Allama Iqbal was born in November 1877, in Sialkot, a small city in British ruled Punjab. His father was a devoutly religious man and Iqbal attained the basic education of the deen from a local madrassa. He studied Philosophy and Law in England before completing his doctorate in Germany. Prior to this educational sojourn to Europe, Iqbal had been a talented yet typical poet, writing about abstract notions such as love, freedom and nationalism. In fact his poem, Saray Jahan se Acha, Hindustan Hamara (Our India is the best in the world) continues to retain its popularity in modern day India.
With this mindset, he travelled to Europe in 1905 enrolling at Trinity College, Cambridge University. It was in England, and his subsequent stay in Munich until 1908, that Iqbal began to appreciate the true beauty and comprehensive nature of the deen of Allah SWT. He famously wrote in his poem Tulu-e-Islam (The Rise of Islam), “Muslman ko Muslman kar diya Toofan-e-Maghrib ne” (the Muslim was solidified in Islam by the storm of the West), having been afforded a first-hand look at the thought and behaviour of the Europeans.

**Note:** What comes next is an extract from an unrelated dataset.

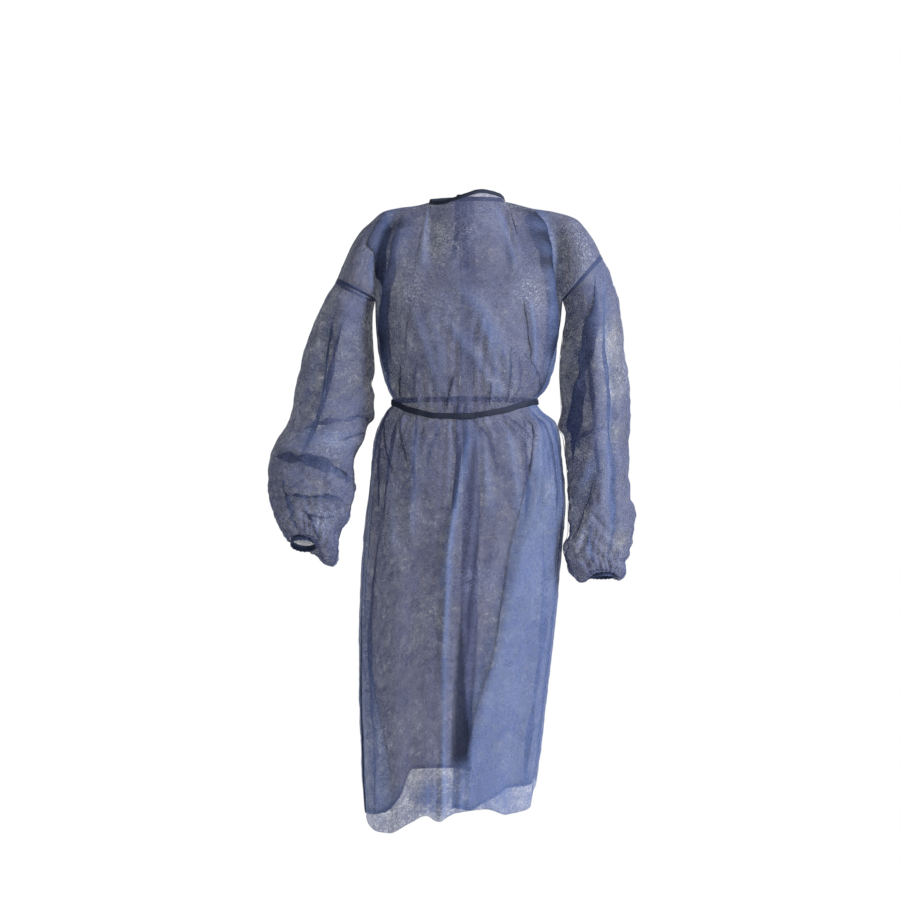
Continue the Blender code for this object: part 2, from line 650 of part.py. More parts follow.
def sheet_object(name, points, thickness, material, closed=False, centres=None):
    """A wall of cloth on a grid of points. A closed one is a tube whose last column is its first.

    Where the true places of the cells' centres are given, each cell is split along the nearer diagonal.
    """
    rows, columns = points.shape[:2]
    shape = bmesh.new()
    bmesh.ops.create_grid(shape, x_segments=columns - 1, y_segments=rows - 1, size=1)
    shape.verts.ensure_lookup_table()
    for vert, place in zip(shape.verts, points.reshape(-1, 3)):
        vert.co = place
    if centres is not None:
        falling = np.linalg.norm((points[:-1, :-1] + points[1:, 1:]) / 2 - centres, axis=-1)
        rising = np.linalg.norm((points[:-1, 1:] + points[1:, :-1]) / 2 - centres, axis=-1)
        for face in list(shape.faces):
            corners = sorted(face.verts, key=lambda vert: vert.index)
            row, column = divmod(corners[0].index, columns)
            ends = (0, 3) if falling[row, column] < rising[row, column] else (1, 2)
            bmesh.utils.face_split(face, corners[ends[0]], corners[ends[1]])
    if closed:
        bmesh.ops.remove_doubles(shape, verts=shape.verts, dist=0.01 * MM)
    mesh = bpy.data.meshes.new(name)
    shape.to_mesh(mesh)
    shape.free()
    mesh.shade_smooth()
    mesh.materials.append(material)
    cloth = bpy.data.objects.new(name, mesh)
    bpy.context.scene.collection.objects.link(cloth)
    wall = cloth.modifiers.new("Wall", "SOLIDIFY")
    wall.thickness = thickness
    wall.offset = 0
    wall.use_even_offset = False
    return cloth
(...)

It is tempting to detail all of his musings upon Islam but the limitations of discourse do not allow such expansive rhetoric. This piece will look at a select few poems and writings, trying to deduce Iqbal’s vision of Islam as a comprehensive system of governance and life. In this arena, the subjects of secularism, democracy, capitalism, Muslim fraternity and nationalism will be highlighted in the vision of Iqbal. It must be acknowledged that he did not possess a flawless ideology upon the deen’s governance and he did attempt to formulate an aligning exercise within the deen and the modern systems of governance. In his essay on Islamic Political Thought, he detailed the dangers of both secularism and theocracy. He was acutely aware of allowing the monastic mullahs total control over the political process and warned against this practice in a vociferous manner.

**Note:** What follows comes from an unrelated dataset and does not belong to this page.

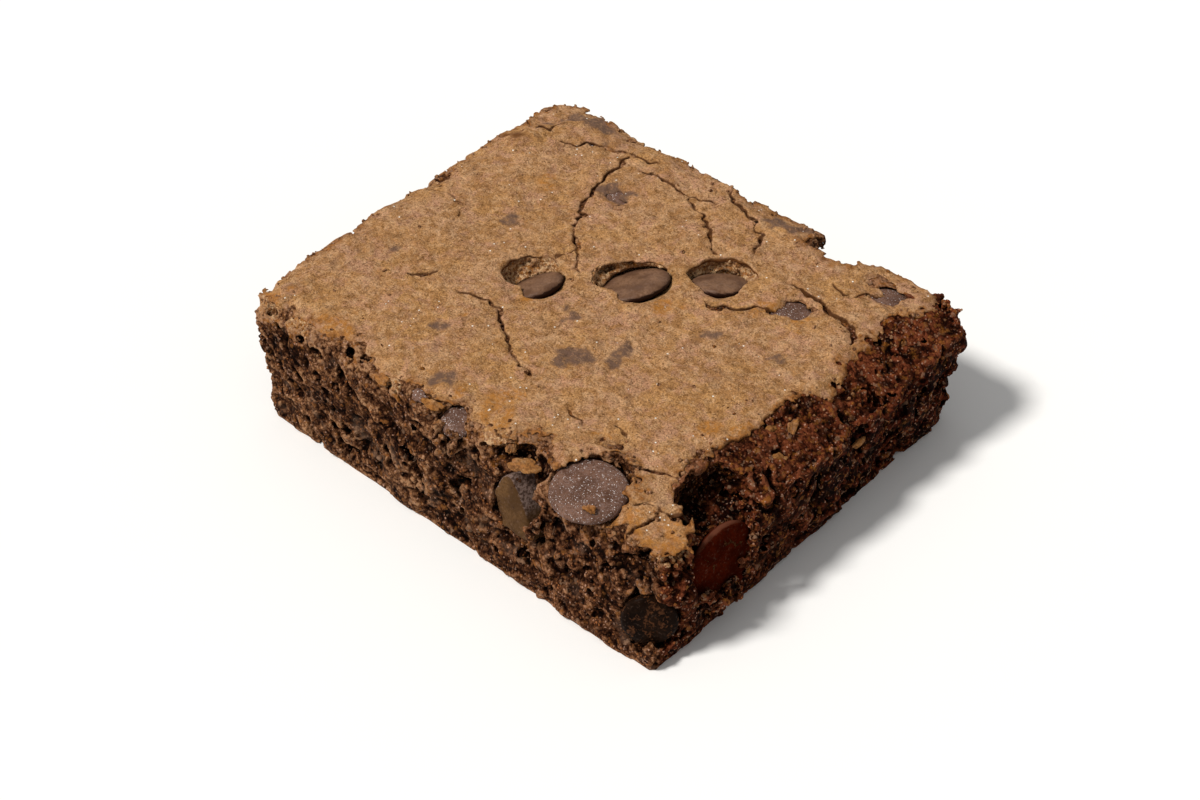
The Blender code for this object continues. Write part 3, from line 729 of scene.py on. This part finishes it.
def crumb_wedge(grid, values, maps, side, material):
    """The quarter of the crumb that belongs to one cut side, up to the diagonals of the plan."""
    name, across, outward = side
    x, y = grid.axis(0), grid.axis(1)
    plan = [x[:, None] / x[-1], y[None, :] / y[-1]]
    diagonal = (np.abs(plan[across]) - outward * plan[1 - across]) * y[-1]
    wedge = np.maximum(values, diagonal[:, :, None] - SEAM_OVERLAP)
    points, faces = sound_parts(*surface_of(grid, wedge), CRUMB_SCRAP)
    piece = piece_from(f"crumb_{name}", points, faces, material, flat=True)
    where = points_of(piece)
    give(piece, **{key: grid.sample(volume, where) for key, volume in maps.items()})
    return piece


class Nodes:
    """A short way to write a material's nodes. It holds the colour and the normal that are built so far."""

    def __init__(self, name):
        self.material = bpy.data.materials.new(name)
        self.material.use_nodes = True
        self.tree = self.material.node_tree
        self.place = self.node("TexCoord").outputs["Object"]
        self.colour = self.normal = None

    def node(self, kind, settings=(), **inputs):
        made = self.tree.nodes.new("ShaderNode" + kind)
        for key, value in dict(settings).items():
            setattr(made, key, value)
        for key, value in inputs.items():
            self.put(made.inputs[int(key[1:]) if key[1:].isdigit() else key.replace("_", " ")], value)
        return made

    def put(self, socket, value):
        if isinstance(value, bpy.types.NodeSocket):
            self.tree.links.new(value, socket)
        elif isinstance(value, bpy.types.Node):
            self.tree.links.new(value.outputs[0], socket)
        else:
            socket.default_value = value

    def noise(self, size, detail=2, roughness=0.5, warp=0):
        return self.node(
            "TexNoise",
            Vector=self.place, Scale=1 / (size * MM), Detail=detail, Roughness=roughness, Distortion=warp,
        ).outputs["Fac"]

    def cells(self, size, warp=0):
        """Random cells of a given size: the distance from each one's middle, and its three chances."""
        push = self.node("TexNoise", Vector=self.place, Scale=0.9 / (size * MM), Detail=2)
        where = self.node(
            "VectorMath", {"operation": "MULTIPLY_ADD"},
            _0=push.outputs["Color"], _1=(warp * size * MM,) * 3, _2=self.place,
        )
        made = self.node("TexVoronoi", Vector=where, Scale=1 / (size * MM)).outputs
        return made["Distance"], self.node("SeparateColor", Color=made["Color"]).outputs

    def read(self, name):
        return self.node("Attribute", {"attribute_name": name}).outputs["Fac"]

    def span(self, value, low, high, to_low=0, to_high=1):
        return self.node(
            "MapRange", {"interpolation_type": "SMOOTHSTEP"},
            Value=value, From_Min=low, From_Max=high, To_Min=to_low, To_Max=to_high,
        ).outputs[0]

    def math(self, operation, a, b):
        return self.node("Math", {"operation": operation}, _0=a, _1=b).outputs[0]

    def plus(self, *values):
        return reduce(partial(self.math, "ADD"), values)

    def less(self, *values):
        return reduce(partial(self.math, "SUBTRACT"), values)

    def times(self, *values):
        return reduce(partial(self.math, "MULTIPLY"), values)

    def mix(self, share, a, b, kind="MIX"):
        made = self.node("Mix", {"data_type": "RGBA", "blend_type": kind})
        for index, value in ((0, share), (6, a), (7, b)):
            self.put(made.inputs[index], (*value, 1) if isinstance(value, tuple) else value)
        return made.outputs[2]

    def paint(self, share, colour, kind="MIX"):
        self.colour = self.mix(share, self.colour, colour, kind)

    def ramp(self, value, stops):
        made = self.node("ValToRGB", Fac=value)
        ramp = made.color_ramp
        while len(ramp.elements) < len(stops):
            ramp.elements.new(0.5)
        for element, (at, colour) in zip(ramp.elements, stops):
            element.position = at
            element.color = (*colour, 1)
        return made.outputs[0]

    def bump(self, height, reach):
        made = self.node("Bump", Strength=1, Distance=reach * MM, Height=height)
        if self.normal is not None:
            self.put(made.inputs["Normal"], self.normal)
        self.normal = made.outputs[0]

    def finish(self, roughness, gloss):
        shader = self.tree.nodes["Principled BSDF"]
        self.put(shader.inputs["Base Color"], self.colour)
        self.put(shader.inputs["Roughness"], roughness)
        self.put(shader.inputs["Normal"], self.normal)
        self.put(shader.inputs["Specular IOR Level"], gloss)
        return self.material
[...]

Nevertheless, his writings upon the concepts used to disease this ummah, namely nationalism, democracy, secularism and capitalism were unequivocal and beautifully constructed. Central to this thought pattern is Iqbal’s staunch belief that there was no dichotomy between the deen of Allah and mainstream politics, one not being complete or correct without the other. A couplet from his collection of poems, Bal-e-Jibril, states “Jalal-e-badshahi ho ya jamhoori tamasha ho; Juda ho deen siyasat se to reh jati hey changezi” (whether it is the royalty of the Kings, or the facade of the democrats; if you separate the deen from politics, you are left with the barbarism of Ghenghis Khan). In fact, this secular ideology was the driving factor behind his interest and involvement in political Islam. In his address to the conference of the All-India Muslim League in 1930, he stated “politics have their roots in the spiritual life of man. It is my belief that Islam is not a matter of private opinion. It is a society. It is because present day political ideas, that appear to be shaping themselves in India (Muslim), may affect its original structure and character that I find myself interested in politics“.